For anyone looking at this process: consider the actual time of the surgery. I am so much happier with our daughter’s time of 8:30 AM. This way I can keep an eye on her all day long, making sure that everything is 100% OK before bedtime. My son did his own scheduling (mid-afternoon) which meant that I worried throughout the night and kept checking on him while he was asleep (more like “passed out” from the anesthesia.)
The other difference between their wisdom teeth procedures. My husband insisted that our son was an adult (over 18) and that he could handle the pre-op decisions. What a mistake that was! His oral surgeon actually had an “assembly line” going!!! He would anesthetize one patient, go extract another patient’s teeth, go work on another patient, ETC. All in all he had FOUR dental chairs going at the same time! (That explained how this particular dentist was able to work such a short week!) I insisted on going to the oral surgeon”s office with my daughter, and although I let her do most of the talking, I had a few questions of my own!
Anyway, I don’t mean to add one more worry to the already-long list of parental concerns for those of you who are parents of younger children, but I really don’t see the wisdom of wisdom teeth. I mean, if man can walk on the moon, why haven’t we evolved enough to no longer have those pesky molars in our mouths!
When I was in my mid-40’s, I woke up one morning with an odd feeling in my mouth: not quite a toothache but…. I made a dental appointment. When my dentist peered into my mouth, he exclaimed that I still had my wisdom teeth. Since I had never had any teeth pulled, I guess I knew that. He told me I was the oldest person he knew who still had their wisdom teeth. My son is nearly 30 and still has his also. My mother always said I inherited her father’s teeth. He was an Italian immigrant who never visited a dentist that we knew of, and had every tooth in his mouth when he died – including perhaps his wisdom teeth. A few years ago my son sent me an email that said “Hey, Mom! Thanks for the teeth.” His dentist said he had some of the best teeth he had ever seen. Since I’ve had to struggle with my weight all of my life, it seems only fair that SOMETHING should work out. Mine are my teeth!

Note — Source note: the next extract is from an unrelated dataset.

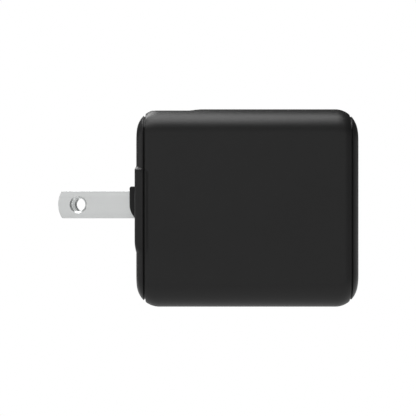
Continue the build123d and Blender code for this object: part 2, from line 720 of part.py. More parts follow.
X_CAP_X = 17.75
X_CAP_Z = -5.3
X_CAP_LONG = 7.7
X_CAP_WIDE = 4.6
X_CAP_TALL = 9.3
X_CAP_EDGE_R = 0.4
X_CAP_LEAD_STEP = 2.55

with BuildPart() as x_capacitor:
    base = BOARD_TOP + STAND_OFF
    block(
        X_CAP_X - X_CAP_LONG / 2, X_CAP_X + X_CAP_LONG / 2, base, base + X_CAP_TALL,
        X_CAP_Z - X_CAP_WIDE / 2, X_CAP_Z + X_CAP_WIDE / 2,
    )
    fillet(x_capacitor.edges().filter_by(Axis.Y), X_CAP_EDGE_R)
    for side in (-1, 1):
        round_bar(X_CAP_X + side * X_CAP_LEAD_STEP, X_CAP_Z, LEAD_R, BOARD_TOP, base)

finish(x_capacitor, "x_capacitor")

DISC_X = 28.5
DISC_Z = 13.2
DISC_R = 3.6
DISC_THICK = 2.6
DISC_EDGE_R = 0.9
DISC_LIFT = 4.2
DISC_LEAD_STEP = 2.0

with BuildPart() as y_capacitor:
    # a lacquered disc standing on edge
    with Locations(Location((DISC_X, BOARD_TOP + DISC_LIFT, DISC_Z), (0, 90, 0))):
        Cylinder(DISC_R, DISC_THICK)
    fillet(y_capacitor.edges(), DISC_EDGE_R)
    for side in (-1, 1):
        lead_z = DISC_Z + side * DISC_LEAD_STEP
        round_bar(DISC_X, lead_z, LEAD_R, BOARD_TOP, BOARD_TOP + DISC_LIFT / 2)

finish(y_capacitor, "y_capacitor")

FUSE_X = 28.2
FUSE_Y = BOARD_TOP + 1.9
FUSE_Z = -12.6
FUSE_R = 1.6
FUSE_LONG = 7.0
FUSE_EDGE_R = 0.5
FUSE_REACH = 4.7

with BuildPart() as fuse_resistor:
    with Locations(Location((FUSE_X, FUSE_Y, FUSE_Z), (0, 90, 0))):
        Cylinder(FUSE_R, FUSE_LONG)
    fillet(fuse_resistor.edges(), FUSE_EDGE_R)
    # a lead out of each end that turns down into the board
    for side in (-1, 1):
        outer = FUSE_X + side * FUSE_REACH
        leg = sorted((outer, outer - side * 2 * LEAD_R))
        arm = sorted((outer, FUSE_X + side * (FUSE_LONG / 2 - GAP)))
        for span, low in ((leg, BOARD_TOP), (arm, FUSE_Y - LEAD_R)):
            block(*span, low, FUSE_Y + LEAD_R, FUSE_Z - LEAD_R, FUSE_Z + LEAD_R)

finish(fuse_resistor, "fuse_resistor")

# chips on the solder side: rear X, front X, low Z, high Z, body thickness and legs along each side
CHIPS = {
    "bridge_rectifier": (13.2, 18.0, 8.5, 14.5, 1.6, 2),
    "controller_chip": (20.6, 24.6, -2.5, 2.5, 1.5, 4),
    "power_transistor": (18.0, 24.2, -14.6, -8.2, 2.3, 2),
    "optocoupler": (27.2, 31.8, -9.6, -3.2, 3.2, 2),
    "output_rectifier": (33.6, 38.6, 1.0, 7.0, 1.5, 4),
}
CHIP_STAND_OFF = 0.15
CHIP_EDGE = 0.25
CHIP_BODY_INSET = 0.9
CHIP_LEG_LONG = 1.2
CHIP_LEG_WIDE = 0.4
CHIP_LEG_THICK = 0.25

for chip_name, (rear, front, low, high, thick, legs) in CHIPS.items():
    with BuildPart() as chip:
        body_top = BOARD_UNDER - CHIP_STAND_OFF
        block(rear, front, body_top - thick, body_top, low + CHIP_BODY_INSET, high - CHIP_BODY_INSET)
        chamfer(chip.faces().sort_by(Axis.Y)[0].edges(), CHIP_EDGE)
        for leg in range(legs):
            leg_x = rear + (leg + 0.5) * (front - rear) / legs
            for leg_low, leg_high in ((low, low + CHIP_LEG_LONG), (high - CHIP_LEG_LONG, high)):
                block(
                    leg_x - CHIP_LEG_WIDE / 2, leg_x + CHIP_LEG_WIDE / 2,
                    body_top - CHIP_LEG_THICK, BOARD_UNDER, leg_low, leg_high,
                )
    finish(chip, chip_name)

# ======== insulation ========

SHEET_REAR = 10.0
SHEET_FRONT = 44.5
SHEET_LOW = -12.05
SHEET_THICK = 0.25
SHEET_HALF_TALL = 15.5

with BuildPart() as insulating_sheet:
    # a sheet under the solder side whose rear edge is folded up beside the board
    sheet_tall = (-SHEET_HALF_TALL, SHEET_HALF_TALL)
    block(SHEET_REAR, SHEET_FRONT, SHEET_LOW, SHEET_LOW + SHEET_THICK, *sheet_tall)
    block(SHEET_REAR, SHEET_REAR + SHEET_THICK, SHEET_LOW, BOARD_UNDER - 2 * STAND_OFF, *sheet_tall)

finish(insulating_sheet, "insulating_sheet")

THERMAL_HALF_LONG = 5.5
THERMAL_HALF_TALL = 7.0
THERMAL_CORNER_R = 0.8

with BuildPart() as thermal_pad:
    # fills the space between the transformer and the case wall
    block(
        CORE_MIDDLE - THERMAL_HALF_LONG, CORE_MIDDLE + THERMAL_HALF_LONG,
        COIL_Y + COIL_HALF_THICK + WINDOW_FIT + 2 * GAP, CAVITY_HALF_THICK - GAP,
        -THERMAL_HALF_TALL, THERMAL_HALF_TALL,
    )
    fillet(thermal_pad.edges().filter_by(Axis.Y), THERMAL_CORNER_R)

finish(thermal_pad, "thermal_pad")
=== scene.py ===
import json
from math import asin, cos, pi, radians, sin, sqrt

import bmesh
import bpy
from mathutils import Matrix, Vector


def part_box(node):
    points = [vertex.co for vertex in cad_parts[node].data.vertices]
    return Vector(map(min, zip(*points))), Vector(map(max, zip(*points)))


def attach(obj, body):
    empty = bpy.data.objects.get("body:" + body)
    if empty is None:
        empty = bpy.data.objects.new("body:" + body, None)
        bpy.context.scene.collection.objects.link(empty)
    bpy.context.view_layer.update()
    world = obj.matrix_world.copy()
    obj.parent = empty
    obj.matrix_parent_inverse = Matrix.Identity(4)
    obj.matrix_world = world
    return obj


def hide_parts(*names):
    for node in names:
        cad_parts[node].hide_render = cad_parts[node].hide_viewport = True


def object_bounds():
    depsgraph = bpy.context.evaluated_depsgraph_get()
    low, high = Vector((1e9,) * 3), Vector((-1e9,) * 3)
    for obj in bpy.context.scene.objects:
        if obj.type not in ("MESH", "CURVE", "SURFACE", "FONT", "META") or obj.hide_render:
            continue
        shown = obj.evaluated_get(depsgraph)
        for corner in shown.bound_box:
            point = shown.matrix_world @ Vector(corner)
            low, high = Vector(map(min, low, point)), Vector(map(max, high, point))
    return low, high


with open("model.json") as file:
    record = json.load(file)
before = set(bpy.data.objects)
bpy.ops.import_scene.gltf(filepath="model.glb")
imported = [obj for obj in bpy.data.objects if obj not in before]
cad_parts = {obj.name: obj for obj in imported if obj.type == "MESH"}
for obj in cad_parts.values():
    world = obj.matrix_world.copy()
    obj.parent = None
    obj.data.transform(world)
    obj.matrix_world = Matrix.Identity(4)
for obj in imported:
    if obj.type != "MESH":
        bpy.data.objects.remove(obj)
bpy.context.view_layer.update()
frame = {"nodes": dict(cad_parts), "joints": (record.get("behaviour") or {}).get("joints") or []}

# A two-socket USB wall charger. X runs from the wall to the sockets, Y is the thickness, Z is up.
# Everything is in metres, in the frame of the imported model.

MM = 0.001

# ---- the case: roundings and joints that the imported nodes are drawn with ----
PAD_PROUD = 0.3 * MM
PAD_SIDE = 0.22 * MM
PAD_EDGE_R = 0.5 * MM
PAD_FULL_TOP = 8.6 * MM
PAD_TOP = 9.6 * MM
PAD_FULL_BOTTOM = -7.3 * MM
PAD_BOTTOM = -10.1 * MM
PAD_SLANT = 0.4
PAD_FLAT_END = 2.5 * MM
PAD_FADE_END = 3.1 * MM
CORNER_LONG = 5.1 * MM
CORNER_TALL = 5.4 * MM
REAR_EDGE = 1.8 * MM
FRONT_EDGE = 3.6 * MM
LONG_EDGE_R = 5.75 * MM
REAR_CORNER_R = 4.2 * MM
REAR_CAP_DEPTH = 1.6 * MM
FRONT_CAP_DEPTH = 1.5 * MM
LIP_R = 0.13 * MM
STEP_DEPTH = 0.4 * MM
STEP_FRONT = 12.3 * MM
STEP_RAMP = 2.5 * MM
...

Danna - cozy mystery list says
Are we related?!? My great grandmother and grandmother, as well as my father, had all of their own teeth… in perfect condition (for their ages… 98, 86, and 79.) Unfortunately, both of our children’s mouths started crowding (after years of braces and retainers) so they both made the decisions to have their wisdom teeth extracted.
My husband and I believe that wisdom teeth (if they don’t crowd your mouth) and tonsils (if they don’t cause chronic throat infections) are superfluous surgeries… pretty much benefiting the surgeons who perform these operations. (Of course, these are only our opinions, and we certainly don’t endorse/push them!)
It sure is nice to be appreciated by sons and daughters. How nice that your son took the time to write that message of thanks to you!